The age that I’m at now is a time when people feel like they need to “find ourselves.” So, they try to travel, try to have adventures, try to be independent and do what they want when they want to do it. But very few find their answer. Why? Because they are so self-absorbed that they completely look past the true meaning of life.
Christ says for himself, “He that findeth his life shall lose it: and he that loseth his life for my sake shall find it.” [Matt. 10:39]
And it’s so true. When you’re serving others and listening to spiritual promptings and acting on them, you’re being a true instrument in the hands of God. What more confirmation could you ask for than the one you receive when you act on a spiritual prompting of service and find out it was exactly what that person needed at the time? Not only do you know that God is aware of the person’s needs that you served, but that He is also aware of you and knows that you are willing to act on any job He gives you. There is no better feeling.
It seems to go against logic, to forget yourself and think about others when you feel like you’re going through your own personal hell, but Heavenly Father promises us that if we do, we will receive more happiness than we can imagine.

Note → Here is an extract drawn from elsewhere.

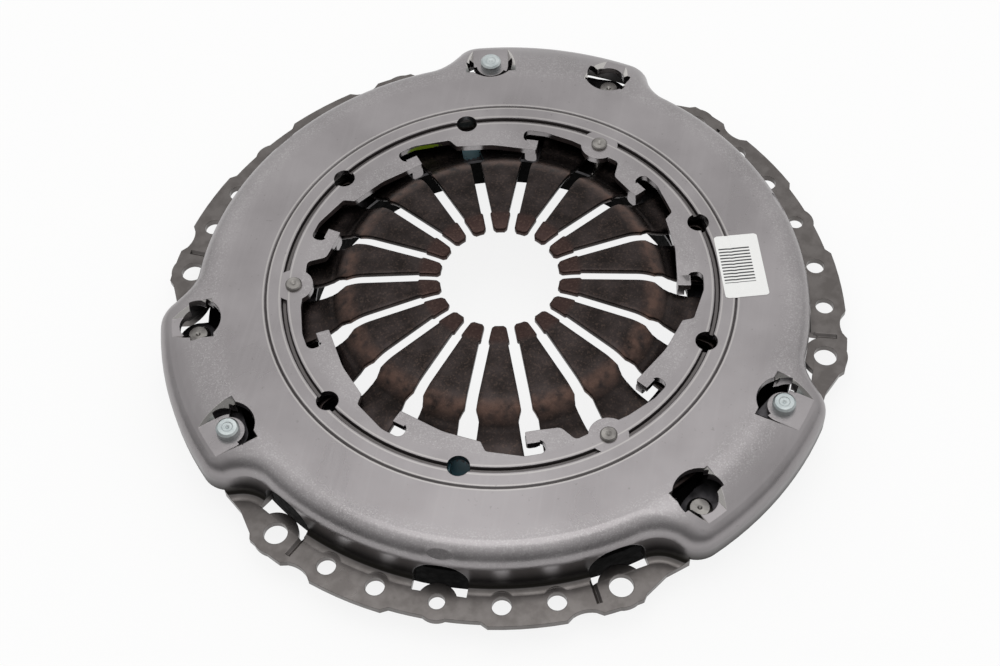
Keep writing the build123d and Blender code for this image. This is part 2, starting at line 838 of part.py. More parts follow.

And I know it’s true because I’ve felt it. For the last year, I have felt so useless and stagnant in my life. I couldn’t figure out where to go, what Heavenly Father wanted me to do, or even what I wanted to do. I was frustrated and depressed and I turned completely inward. I stopped reaching out to people, stopped being social, stopped caring about others, and focused solely on myself. Isn’t that what high school and college are about? But, instead of finding answers, I just dug myself deeper and deeper into this hole of selfishness. I distracted myself with media and technology. I stopped my good habits of prayer and scripture study. And (obviously) none of it helped. I was avoiding myself by being obsessed with myself. I’m not proud of it. But lately, I can feel myself changing. I can feel myself becoming the outgoing, fun, full of life girl that I used to be. I missed that girl. And I got here by losing myself in missionary work. I’m reaching out toward my companions, my district, my zone, my investigators, the volunteers in TRC and I’m paying less attention to my needs. I’m praying more than I’ve ever prayed in my life. I’m searching my scriptures for specific answers. I’m listening. I’m paying attention. And I’m changing. And it’s awesome!
But you don’t have to be on a mission to do any of these things. There are people to serve literally everywhere you turn. Everyone has something hard they’re going through. Find them and help them. The Lord will make sure your needs are met, I promise. So despite what you’re going through, try to fight the natural man that wants you to pity yourself. Turn outward and find someone who is having a hard time, and make their burden lighter.
Lose yourself in the Lord and you’ll find yourself. Every time.